ECONOMY

State taxes gains, but no relief for losses

The draft bill on the imposition of value-added tax (VAT) on new buildings is one of the most important innovations attempted recently in Greece, and this element largely explains its delay. In the last few decades, finance ministers had postponed the application of VAT on real estate simply because it would change many things considered as given. It does away with the system of concession of old property in exchange for apartments, on which the very housing reconstruction of the country was largely based and integrates a significant sector of productive activity into the «mainstream» economy. The exemption of buildings from VAT and their sale at prices different from the so-called «objective» prices, officially set by tax authorities according to area, has meant that a substantial section of the industry was part of the underground economy. The bulk of house construction companies were family businesses where the revenues of the company and of the owner are the same. The owner earns «unofficial» revenues, pays where possible without an invoice and is taxed according to estimates. That explains the reactions in the sector, where professionals know that since they pay VAT they will join the official economy, with all that this entails.

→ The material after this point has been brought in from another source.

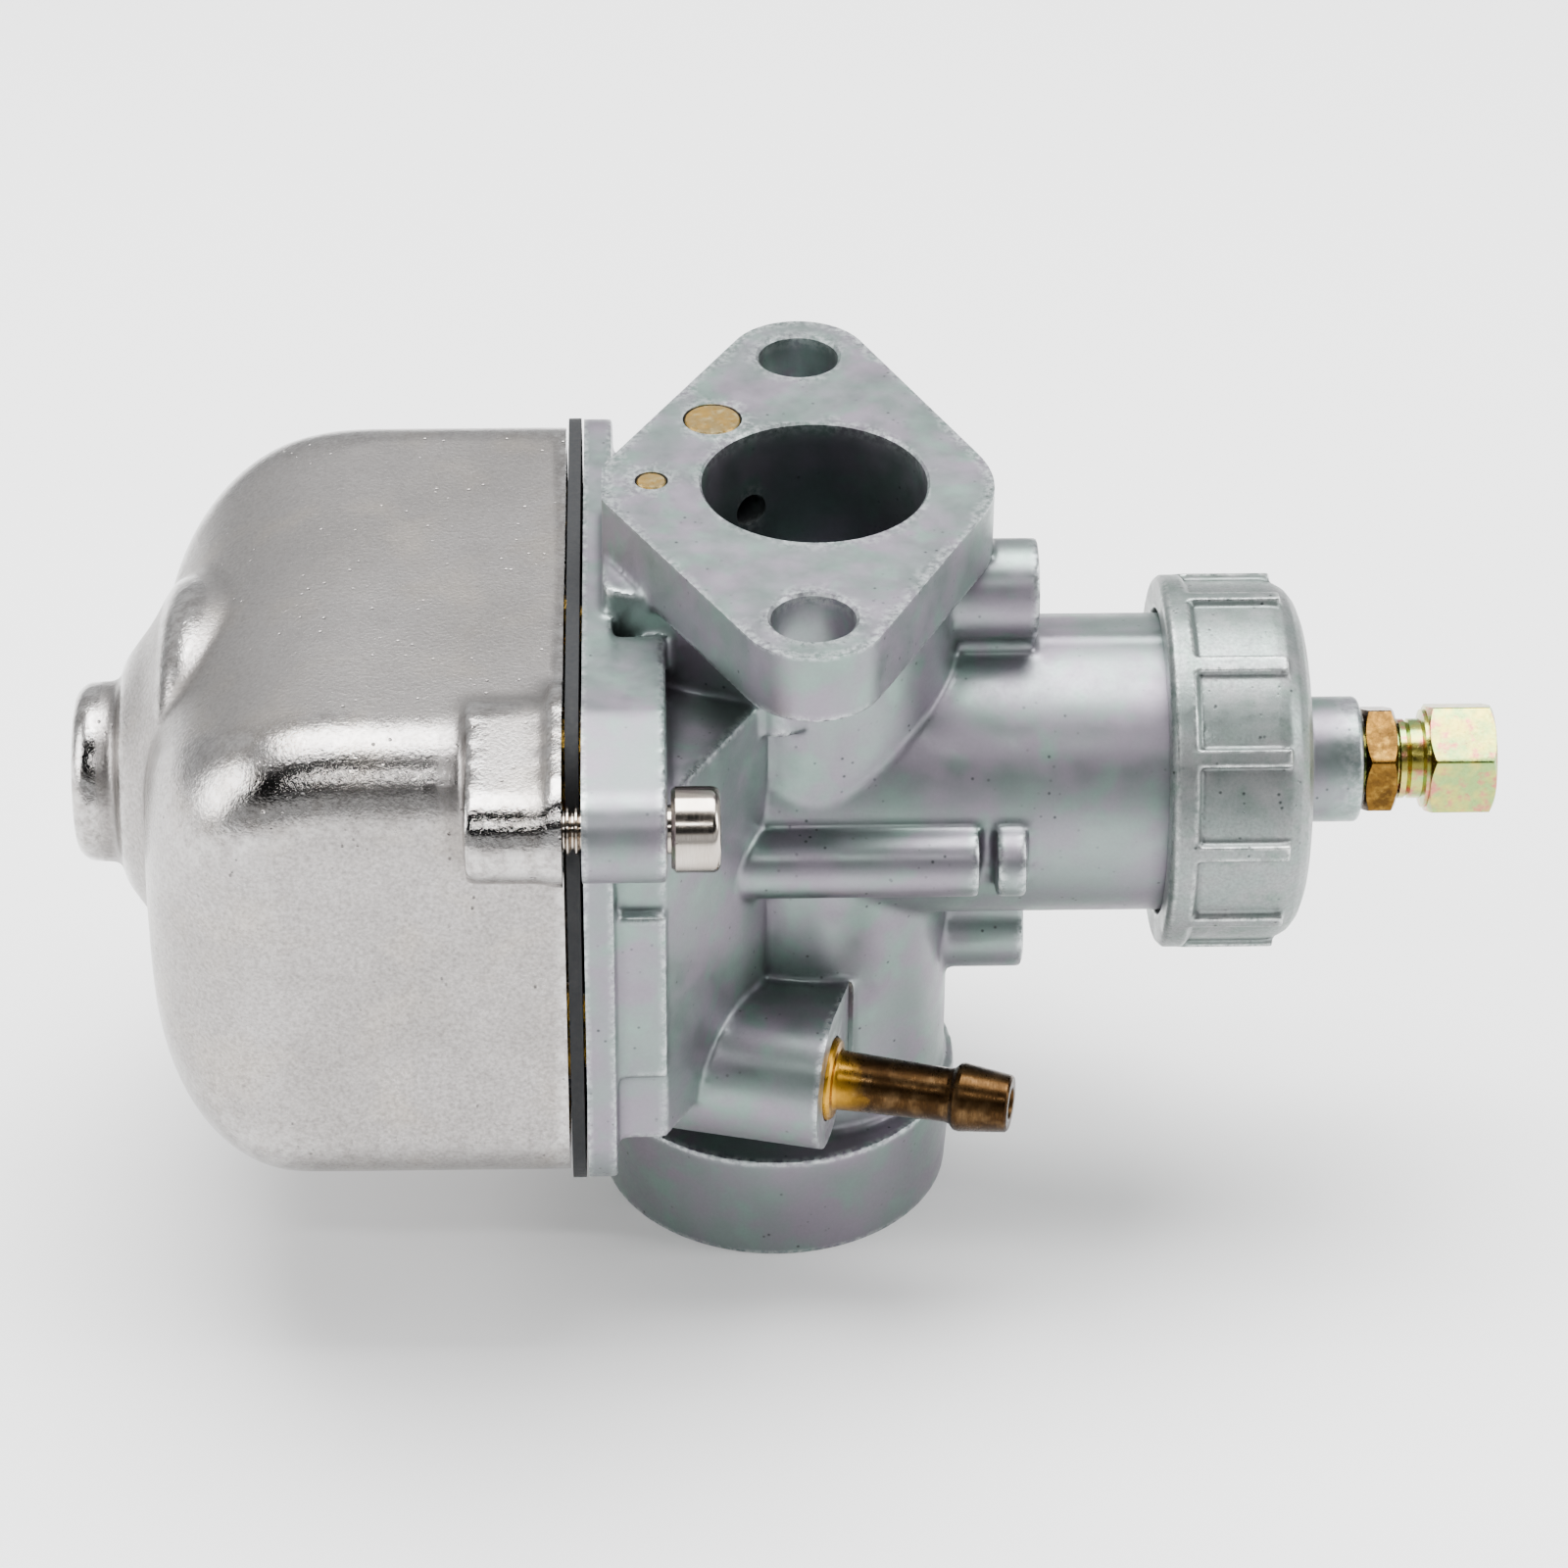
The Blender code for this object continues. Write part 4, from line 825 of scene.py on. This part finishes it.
def capScrew(name, y, z):
    s = screwShape
    profile = [(s["end"], 0), (s["end"], 1.5)]
    station = s["end"] + 0.3
    while station < -15.4:  # the thread is drawn as closed grooves, one pitch apart
        root = s["thread"] - 0.42
        profile += [(station, root), (station + 0.12, root)]
        profile += [(station + 0.3, s["thread"]), (station + 0.42, s["thread"])]
        station += s["pitch"]
    profile += [(-15, s["thread"]), (s["head"], s["thread"]), (s["head"], s["headRadius"] - 0.35),
                (s["head"] + 0.35, s["headRadius"]), (s["head"] + s["headLength"] - 0.7, s["headRadius"])]
    top = s["head"] + s["headLength"]
    edge = s["headEdge"]
    for a in (math.radians(degrees) for degrees in (18, 36, 54, 72, 90)):
        profile.append((top - edge + edge * math.sin(a), s["headRadius"] - edge + edge * math.cos(a)))
    profile.append((top, 0))
    screw = lathe("capScrew" + name, inMetres(profile), alongX((0, y, z)), 96)
    corner = s["socket"] / math.sqrt(3) * mm
    hexagon = arc((0, 0), corner, 0, 300, 5)
    socket = slab("socket", hexagon, (top - 2) * mm, (top + 1) * mm, alongX((0, y, z)))
    return shaded(machined(screw, [socket]), 28)


for name, y, z, side in screwPlaces:
    node = f"bowl_screw_{name}"
    dress(capScrew(name.capitalize(), y, z), nickelPlate, node, [node])
print("gasket and screws done")


# union ring and cover

ringShape = {
    "ribs": 12, "ribTurn": -5, "ribWidth": 1.5, "ribFrom": 36.0, "ribTo": 42.6, "grid": 0.2,
    "softening": 5,
}


def unionRing():
    r = ringShape
    profile = [
        (33.1, 13.4), (33.1, 15.8), (33.6, 16.3), (35.2, 16.3), (35.5, 16.0), (35.6, 15.55),
        (36.0, 15.7), (42.4, 15.7), (43.4, 15.5), (44.3, 15.0), (45.0, 14.1), (45.5, 12.8),
        (45.7, 11.2), (45.7, 8.3), (43.6, 8.3), (43.6, 13.4),
    ]
    ring = lathe("unionRing", inMetres(profile), slideAxis, 240, closed=True)
    parts = [ring]
    for i in range(r["ribs"]):
        angle = math.radians(360 / r["ribs"] * i + r["ribTurn"])
        turn = Matrix.Translation((0, 0, slideZ)) @ Matrix.Rotation(angle, 4, "X")
        half = r["ribWidth"] / 2 * mm
        low = (r["ribFrom"] * mm - 0.8 * mm, -half, 14.8 * mm)
        high = (r["ribTo"] * mm + 0.7 * mm, half, 16.35 * mm)
        parts.append(box(f"rib{i}", low, high, turn))
    return shaded(cast("unionRing", parts, r["grid"] * mm, r["softening"]))


ring = markEdges(unionRing(), 2)
dress(ring, scuffedZinc, "cap_ring", ["cap_ring"])
print("union ring", len(ring.data.vertices))

coverProfile = [
    (41.1, 3.3), (41.1, 13), (43.3, 13), (43.3, 7.9), (46.1, 7.9), (46.1, 5.5), (50.9, 5.5),
    (50.9, 3.3),
]
cover = lathe("capCover", inMetres(coverProfile), slideAxis, 128, 0.5 * mm, True)
dress(markEdges(shaded(cover)), castZinc, "body", ["cap_cover"])


# adjuster and lock nut

def hexPiece(name, flats, start, end, bore):
    # turned blank with chamfered ends, then milled to a hexagon
    large = flats / math.sqrt(3) + 0.25
    small = large - 1.7 * 0.6
    profile = [
        (start, bore), (start, small), (start + 0.6, large), (end - 0.6, large), (end, small),
        (end, bore),
    ]
    place = slideAxis
    blank = lathe(name, inMetres(profile), place, 128, closed=True)
    outline = roundCorners(arc((0, 0), flats / math.sqrt(3) * mm, 0, 300, 5), 0.3 * mm, 4)
    prism = slab("flats", outline, (start - 1) * mm, (end + 1) * mm, place)
    return machined(blank, [prism], keep=True)


nut = shaded(hexPiece("lockNut", 8.8, 51.2, 54, 3.2), 28)
dress(nut, bronzeZinc, "lock_nut", ["lock_nut"])


def cableAdjuster():
    head = hexPiece("cableAdjuster", 9.2, 56.8, 62.6, 2.8)
    profile = [(44.5, 1.2), (44.5, 2.5), (44.9, 2.9)]
    station = 45.1
    while station < 50:  # thread, closed grooves at 0.8 mm pitch
        profile += [(station, 2.55), (station + 0.15, 2.55), (station + 0.35, 2.9), (station + 0.5, 2.9)]
        station += 0.8
    profile += [
        (54.3, 2.9), (54.4, 3.5), (54.9, 3.5), (55.1, 3.25), (55.3, 3.5), (56.3, 3.5), (56.5, 4.3),
        (57.6, 4.3), (57.6, 1.2),
    ]
    stem = lathe("stem", inMetres(profile), slideAxis, 96, closed=True)
    return shaded(unite([head, stem]), 28)


dress(cableAdjuster(), yellowZinc, "cable_adjuster", ["cable_adjuster"])


# fuel nipple and plugs

nippleProfile = [
    (-5.7, 1.3), (-5.7, 3.6), (0.25, 3.6), (0.5, 3.35), (0.6, 2.75), (0.9, 2.6), (4, 2.5),
    (10.3, 2.35), (10.7, 2.45), (11.1, 2.9), (11.5, 3.0), (15.6, 2.5), (15.8, 2.3), (15.8, 1.45),
    (15.5, 1.3),
]
nipple = lathe("fuelNipple", inMetres(nippleProfile), fuelPlace(), 96, 0.12 * mm, True)
dress(shaded(nipple, 40), tarnishedBrass, "body", ["fuel_nipple"])

for name, x, y, radius in (("Large", -5.4, 10.3, 2.4), ("Small", -10.7, 0.3, 1.25)):
    profile = [(68.5 * mm, 0), (68.5 * mm, radius * mm), (flangeTop - 0.12 * mm, radius * mm),
               (flangeTop, (radius - 0.12) * mm), (flangeTop, 0)]
    plug = lathe("flangePlug" + name, profile, alongZ((x * mm, y * mm, 0)), 64)
    dress(shaded(plug), plugBrass, "body", ["flange_plug_" + name.lower()])
print("brass and hexagons done")


# throttle slide, springs and the far side's pieces

def throttleSlide():
    profile = [(-4.9, 1.6), (-4.9, 10.2), (22, 10.2), (22, 9), (0.4, 9), (0.4, 1.6)]
    slide = lathe("throttleSlide", inMetres(profile), slideAxis, 128, closed=True)
    tilt = Matrix.Translation((-6.1 * mm, 0, slideZ - 6 * mm)) @ Matrix.Rotation(math.radians(-12), 4, "Y")
    machined(slide, [box("cutaway", (-3 * mm, -12 * mm, -9 * mm), (3.4 * mm, 12 * mm, 4 * mm), tilt)])
    slotLow, slotHigh = (-6 * mm, 4 * mm, slideZ - 1 * mm), (24 * mm, 12 * mm, slideZ + 1 * mm)
    machined(slide, [box("cableSlot", slotLow, slotHigh)])
    return shaded(slide)


dress(throttleSlide(), groundSlide, "throttle", ["throttle_slide"])


def spring(name, radius, wire, start, end, turns, place):
    steps = int(turns * 40)
    centres = []
    for i in range(steps + 1):
        share = i / steps
        rise = min(max((share * turns - 0.75) / (turns - 1.5), 0), 1)  # the end turns lie flat
        angle = 2 * math.pi * turns * share
        begun = min(share * turns, 0.75) / 0.75
        closing = max(share * turns - turns + 0.75, 0) / 0.75
        flat = wire * 2.05 * begun + wire * 2.05 * closing
        height = start + wire + (end - start - 6.1 * wire) * rise + flat
        centres.append(Vector((radius * math.cos(angle), radius * math.sin(angle), height)))
    bm = bmesh.new()
    rings = []
    for i, centre in enumerate(centres):
        ahead = (centres[min(i + 1, steps)] - centres[max(i - 1, 0)]).normalized()
        out = Vector((centre.x, centre.y, 0)).normalized()
        up = ahead.cross(out).normalized()
        section = arc((0, 0), 1, 0, 330, 11)
        rings.append([bm.verts.new(centre + wire * (out * x + up * y)) for x, y in section])
    for first, second in zip(rings, rings[1:]):
        for i in range(12):
            k = (i + 1) % 12
            bm.faces.new((first[i], first[k], second[k], second[i]))
    bm.faces.new(rings[0])
    bm.faces.new(rings[-1][::-1])
    return shaded(meshOf(bm, name, place), 50)


throttleSpring = spring("throttleSpring", 7.6 * mm, 0.55 * mm, 2.7 * mm, 40.8 * mm, 9, slideAxis)
dress(throttleSpring, springSteel, "body", ["throttle_spring"])
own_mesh(throttleSpring)

starterAxis = (0, 19.5 * mm, slideZ - 10 * mm)
starterSpring = spring("starterSpring", 3 * mm, 0.4 * mm, 2.3 * mm, 14.4 * mm, 5, alongX(starterAxis))
dress(starterSpring, springSteel, "body", ["starter_spring"])
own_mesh(starterSpring)

starterProfile = [(15.3, 1.3), (15.3, 6.4), (18.6, 6.4), (19.2, 5.8), (19.2, 3.4), (24.4, 3.4), (24.4, 1.3)]
starterCap = lathe("starterCap", inMetres(starterProfile), alongX(starterAxis), 96, 0.35 * mm, True)
dress(markEdges(shaded(starterCap)), castZinc, "body", ["starter_cap"])

farScrews = {
    "throttle_stop_screw": {"x": 13, "z": 1, "tip": 10.9, "seat": 18, "shank": 2.0, "body": "stop_screw"},
    "mixture_screw": {"x": 6, "z": -22, "tip": 9.9, "seat": 17, "shank": 1.7, "body": "mixture_screw"},
}


def slottedScrew(node, s):
    head = s["seat"] + 3.6
    x, z = s["x"] * mm, slideZ + s["z"] * mm
    profile = [(s["tip"], 0), (s["tip"], 0.6), (s["tip"] + 2, s["shank"]), (head, s["shank"]), (head, 3.4),
               (head + 2.8, 3.4), (head + 2.8, 0)]
    screw = lathe(node.title().replace("_", ""), inMetres(profile), alongY((x, 0, z)), 96, 0.2 * mm)
    slotLow = (x - 4 * mm, (head + 1.6) * mm, z - 0.5 * mm)
    slot = box("slot", slotLow, (x + 4 * mm, (head + 4) * mm, z + 0.5 * mm))
    dress(shaded(machined(screw, [slot])), turnedBrass, s["body"], [node])
    coil = spring(node.title().replace("_", "") + "Spring", 2.75 * mm, 0.3 * mm, (s["seat"] + 0.25) * mm,
                  (head - 0.25) * mm, 3.5, alongY((x, 0, z)))
    dress(coil, springSteel, "body", [node + "_spring"])


for node, values in farScrews.items():
    slottedScrew(node, values)

insideFinishes = {
    "starter_plunger": turnedBrass, "jet_needle": springSteel, "needle_clip": springSteel,
    "spring_plate": springSteel,
    "float": floatNylon, "float_pin": springSteel, "float_needle": springSteel, "needle_seat": turnedBrass,
    "jet_stock": turnedBrass, "main_jet": turnedBrass, "idle_jet": turnedBrass, "starter_jet": turnedBrass,
}
for node, material in insideFinishes.items():
    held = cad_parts[node]
    held.data.materials.clear()
    held.data.materials.append(material)
print("inside pieces dressed")


# floor, light and camera

def studioFloor():
    size = 3.0
    bm = bmesh.new()
    bmesh.ops.create_grid(bm, x_segments=1, y_segments=1, size=size)
    floor = meshOf(bm, "floor")
    floor.location.z = -0.05 * mm
    material, tree, shader = newFinish("matteWhitePaper", {"Roughness": 0.85, "IOR": 1.45})
    coords = addNode(tree, "TexCoord").outputs["Object"]
    tone = ramp(tree, noiseAt(tree, coords, 300, 2), 0.3, 0.7)
    tree.links.new(blend(tree, tone, "#F4F4F4", "#F8F8F8"), shader.inputs["Base Color"])
    floor.data.materials.append(material)


def softbox(name, place, aim, size, power, colour="#FFFFFF"):
    lamp = bpy.data.lights.new(name, "AREA")
    lamp.shape = "RECTANGLE"
    lamp.size, lamp.size_y = size
    lamp.energy = power
    lamp.color = linear(colour)[:3]
    holder = bpy.data.objects.new(name, lamp)
    holder.location = place
    holder.rotation_euler = (Vector(aim) - Vector(place)).to_track_quat("-Z", "Y").to_euler()
    bpy.context.scene.collection.objects.link(holder)


def studioWorld():
    # a bright tent, open and dark above the camera's side so that curved metal gets dark bands
    world = bpy.data.worlds.new("studio")
    bpy.context.scene.world = world
    world.use_nodes = True
    tree = world.node_tree
    coords = addNode(tree, "TexCoord").outputs["Generated"]
    split = addNode(tree, "SeparateXYZ", links={"Vector": coords})
    tone = blend(tree, ramp(tree, split.outputs["Z"], -0.05, 0.5), "#C9CCCE", "#F2F3F4")
    front = ramp(tree, split.outputs["Y"], -0.08, -0.28)
    high = ramp(tree, split.outputs["Z"], 0.3, 0.42)
    tone = blend(tree, times(tree, front, high), tone, "#17181A")
    low = ramp(tree, split.outputs["Z"], 0.14, 0.02)
    side = ramp(tree, split.outputs["Y"], 0.35, -0.1)
    tone = blend(tree, times(tree, times(tree, low, side), 0.25), tone, "#3A3C3E")
    background = tree.nodes["Background"]
    tree.links.new(tone, background.inputs["Color"])
    background.inputs["Strength"].default_value = 1.2


def photoCamera():
    view = {
        "aim": (0.651, -0.925, 41.064), "distance": 445.83, "azimuth": -1.8314, "elevation": 34.8795,
        "roll": 0.4656, "lens": 117,
    }
    a, e = math.radians(view["azimuth"]), math.radians(view["elevation"])
    back = Vector((math.sin(a) * math.cos(e), -math.cos(a) * math.cos(e), math.sin(e)))
    right = Vector((math.cos(a), math.sin(a), 0))
    up = back.cross(right)
    roll = Matrix.Rotation(math.radians(view["roll"]), 4, "Z")
    basis = Matrix((right, up, back)).transposed().to_4x4() @ roll
    camera = bpy.data.cameras.new("camera")
    camera.lens = view["lens"]
    camera.sensor_width = 36
    camera.clip_start = 0.01
    holder = bpy.data.objects.new("camera", camera)
    holder.matrix_world = Matrix.Translation((Vector(view["aim"]) + back * view["distance"]) * mm) @ basis
    bpy.context.scene.collection.objects.link(holder)
    bpy.context.scene.camera = holder


studioFloor()
studioWorld()
softbox("topBox", (0.0, 0.12, 0.6), (0, 0, 0.03), (0.6, 0.4), 12)
softbox("leftBox", (-0.55, -0.05, 0.25), (0, 0, 0.04), (0.3, 0.35), 3)
softbox("rightBox", (0.5, -0.1, 0.3), (0, 0, 0.04), (0.2, 0.35), 2)
softbox("frontStrip", (-0.05, -0.4, 0.5), (0, 0, 0.04), (0.3, 0.025), 0.7)
photoCamera()
print("stage set")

Construction activity will now be conducted by «normal» companies, small and large, and their cash books will be different from those of their owners. Nevertheless, the imposition of a capital gains tax on subsequent sales of housing property is another matter which may require closer study. For a start, the very name given to the tax by the government shows excessive optimism, as if real estate prices can only go up. We may have got used to this notion, but it is not realistic to think that some prices, even of properties, move only upward. Indeed, there should be a provision for cases in which they move the other way. If property prices drop and someone sells at a price that is lower than the one he had originally paid, he should have the difference – the loss he suffered – exempt from taxation. This is how the capital gains tax functions where it is applied. Whoever earns pays taxes, while losses are exempt from tax. Theoretically such a tax could apply to share transactions too, as in the US, where profits from share sales are taxed, but losses are exempt. It is not fair for the government to nationalize part of taxpayers’ profits and fully privatize their losses.